During the quarter, the Company purchased $48.9 million (approximately 0.8 million shares) of Class A Common Stock under its $500.0 million share repurchase program. Year to date, the Company purchased $66.3 million (approximately 1.1 million shares). As of August 3, authorization of $340.6 million remained under the program. Total shares outstanding (Class A and Class B Common Stock) at August 3, 2019 and August 4, 2018 were 25.3 million and 27.6 million, respectively.
Dillard’s also announced that it will close its stores at Oakwood Mall in Enid, OK and Cary Village in Cary, NC, along with a clearance center at Mall of the Bluffs in Council Bluffs, IA. The Company operates 260 Dillard’s stores and 29 clearance centers across 29 states.

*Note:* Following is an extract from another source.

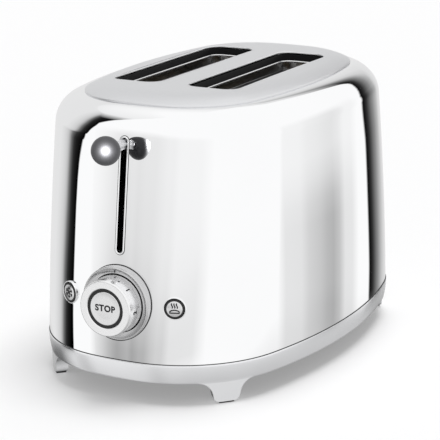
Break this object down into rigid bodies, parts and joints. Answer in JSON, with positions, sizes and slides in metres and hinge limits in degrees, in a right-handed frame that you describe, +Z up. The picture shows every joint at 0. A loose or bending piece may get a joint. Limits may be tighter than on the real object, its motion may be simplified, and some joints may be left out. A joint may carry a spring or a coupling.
{
  "type": "two-slot toaster",
  "caption": "Retro two-slot toaster with a mirror-chrome oval body on four feet, a crowned satin top, a ball-ended lever, a browning knob with a stop button, and a crumb tray.",
  "frame": {"origin": "middle of the whole toaster's footprint, on the surface that it stands on", "axes": "-Y is the control end with lever and knob, +Y the crumb tray's end, +X the long side on the right seen from the controls, +Z up"},
  "size_m": [0.195, 0.3126, 0.198],
  "materials": {
    "mirror_chrome": "mirror",
    "satin_steel": "satin",
    "steel_sheet": "satin",
    "reflector_sheet": "bright",
    "black_rubber": "matte",
    "black_plastic": "matte",
    "mica_board": "matte",
    "circuit_board": "satin",
    "pale_plastic": "matte",
    "magnet_iron": "satin"
  },
  "bodies": {
    "housing": {"base_ring": "mirror_chrome", "base_screws": "steel_sheet", "body_shell": "mirror_chrome", "bottom_plate": "black_plastic", "carriage_spring": "steel_sheet", "chassis_base": "steel_sheet", "chassis_top": "steel_sheet", "control_board": "circuit_board", "control_frame": "black_plastic", "cord_gland": "black_plastic", "defrost_rim": "mirror_chrome", "defrost_socket": "black_plastic", "electromagnet": "magnet_iron", "foot_pad_front_left": "black_rubber", "foot_pad_front_right": "black_rubber", "foot_pad_rear_left": "black_rubber", "foot_pad_rear_right": "black_rubber", "front_plate": "steel_sheet", "guide_rod": "steel_sheet", "heater_board_left_inner": "mica_board", "heater_board_left_outer": "mica_board", "heater_board_right_inner": "mica_board", "heater_board_right_outer": "mica_board", "knob_bezel": "mirror_chrome", "lever_bezel": "mirror_chrome", "rear_plate": "steel_sheet", "reheat_rim": "mirror_chrome", "reheat_socket": "black_plastic", "ring_potentiometer": "black_plastic", "side_reflector_left": "reflector_sheet", "side_reflector_right": "reflector_sheet", "slot_collar_left": "black_plastic", "slot_collar_right": "black_plastic", "stop_post": "black_plastic", "terminal_block": "pale_plastic", "top_plate": "satin_steel"},
    "lever": {"carriage": "steel_sheet", "keeper_plate": "steel_sheet", "lever_arm": "mirror_chrome", "lever_ball": "mirror_chrome", "bread_rack_left": "steel_sheet", "bread_rack_right": "steel_sheet"},
    "knob": {"browning_knob": "satin_steel"},
    "stop": {"stop_button": "satin_steel"},
    "defrost": {"defrost_button": "satin_steel"},
    "reheat": {"reheat_button": "satin_steel"},
    "tray": {"crumb_tray": "steel_sheet", "tray_pull": "satin_steel"},
    "guide_left_inner": {"bread_guide_left_inner": "steel_sheet"},
    "guide_left_outer": {"bread_guide_left_outer": "steel_sheet"},
    "guide_right_inner": {"bread_guide_right_inner": "steel_sheet"},
    "guide_right_outer": {"bread_guide_right_outer": "steel_sheet"}
  },
  "joints": [
    {"name": "lever_slide", "type": "slide", "parent": "housing", "child": "lever", "axis": [0, 0, 1], "range_m": [-0.066, 0], "stiffness_N_per_m": 60, "springref_m": 0.06, "deforming": ["carriage_spring"]},
    {"name": "knob_turn", "type": "hinge", "parent": "housing", "child": "knob", "pos_m": [0, -0.13766, 0.0659], "axis": [0, -1, 0], "range_deg": [0, 287]},
    {"name": "stop_press", "type": "slide", "parent": "housing", "child": "stop", "axis": [0, 1, 0], "range_m": [0, 0.002], "stiffness_N_per_m": 1500, "springref_m": -0.0005},
    {"name": "defrost_press", "type": "slide", "parent": "housing", "child": "defrost", "axis": [0.3599, 0.933, 0], "range_m": [0, 0.002], "stiffness_N_per_m": 1500, "springref_m": -0.0005},
    {"name": "reheat_press", "type": "slide", "parent": "housing", "child": "reheat", "axis": [-0.3599, 0.933, 0], "range_m": [0, 0.002], "stiffness_N_per_m": 1500, "springref_m": -0.0005},
    {"name": "tray_slide", "type": "slide", "parent": "housing", "child": "tray", "axis": [0, 1, 0], "range_m": [0, 0.215]},
    {"name": "guide_left_inner_slide", "type": "slide", "parent": "housing", "child": "guide_left_inner", "axis": [1, 0, 0], "range_m": [-0.0055, 0]},
    {"name": "guide_left_outer_slide", "type": "slide", "parent": "housing", "child": "guide_left_outer", "axis": [1, 0, 0], "range_m": [0, 0.0055]},
    {"name": "guide_right_inner_slide", "type": "slide", "parent": "housing", "child": "guide_right_inner", "axis": [1, 0, 0], "range_m": [0, 0.0055]},
    {"name": "guide_right_outer_slide", "type": "slide", "parent": "housing", "child": "guide_right_outer", "axis": [1, 0, 0], "range_m": [-0.0055, 0]}
  ],
  "couplings": [
    {"joint": "guide_left_inner_slide", "follows": "lever_slide", "ratio": 0.08333},
    {"joint": "guide_left_outer_slide", "follows": "lever_slide", "ratio": -0.08333},
    {"joint": "guide_right_inner_slide", "follows": "lever_slide", "ratio": -0.08333},
    {"joint": "guide_right_outer_slide", "follows": "lever_slide", "ratio": 0.08333}
  ]
}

The Home Depot’s second quarter sales increased 1.2% to $30.84 billion, total comparable store sales were up 3%, and U.S. comps rose 3.1%. EBITDA increased 0.5% to $5.39 billion. Current quarter results reflect a shift in the calendar base due to 53 weeks of sales in fiscal 2018. Year to date, sales rose 3.3% to $57.22 billion, and EBITDA increased 2.9% to $9.47 billion. CEO and President Craig Menear commented, “We are encouraged by the momentum we are seeing from our strategic investments and believe that the current health of the U.S. consumer and a stable housing environment continue to support our business. That being said, lumber prices have declined significantly compared to last year, which impacts our sales growth. As a result, today we are updating our sales guidance to account primarily for continued lumber price deflation, as well as potential impacts to the U.S. consumer arising from recently announced tariffs. We are reaffirming our earnings-per-share growth guidance for fiscal 2019.” The Company now expects fiscal 2019 sales to grow by approximately 2.3% and comps to be up about 4%, down from previous guidance of sales increasing 3.3% and comps rising 5%. At the end of the second quarter, the Company operated 2,291 retail stores in all 50 states, D.C, Puerto Rico, U.S. Virgin Islands, Guam, 10 Canadian provinces and Mexico.